Specialized sulfonation methods
Many method have been developed for introducing sulfonate groups aside from direction sulfonation.
A classic named reaction is the Piria reaction (Raffaele Piria, 1851) in which nitrobenzene is reacted with a metal bisulfite forming an aminosulfonic acid as a result of combined nitro group reduction and sulfonation.
Tyrer sulfonation process
In the Tyrer sulfonation process (1917), at some time of technological importance, benzene vapor is led through a vessel containing 90% sulfuric acid the temperature of which is increased from 100 to 180°C. Water and benzene are continuously removed in a condenser and the benzene layer fed back to the vessel.

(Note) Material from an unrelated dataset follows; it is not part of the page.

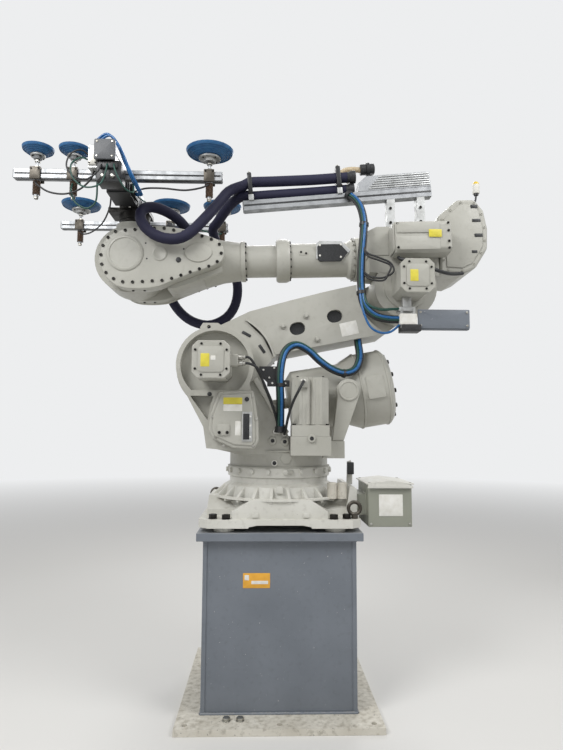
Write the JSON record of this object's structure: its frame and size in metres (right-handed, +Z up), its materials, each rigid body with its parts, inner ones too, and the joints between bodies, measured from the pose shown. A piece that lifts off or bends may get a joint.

In this way an 80% yield is obtained.
Reactions of aryl sulfonic acids
- RC6H4SO3H + H2O → RC6H5 + H2SO4
When treated with strong base, benzenesulfonic acid derivatives convert to phenols (through the phenoxides).
- C6H5SO3H + 2 NaOH → C6H5ONa + NaHSO4 + H2O
- March, Jerry (1985), Advanced Organic Chemistry: Reactions, Mechanisms, and Structure (3rd ed.), New York: Wiley, ISBN 0-471-85472-7.
- Otto Lindner, Lars Rodefeld "Benzenesulfonic Acids and Their Derivatives" in Ullmann's Encyclopedia of Industrial Chemistry 2005, Wiley-VCH, Weinheim.doi:10.1002/14356007.a03_507
- T.W> Graham Solomons: Organic Chemistry, 11th Edition, Wiley, Hoboken, NJ, 2013, p. 676, ISBN 978-1-118-13357-6.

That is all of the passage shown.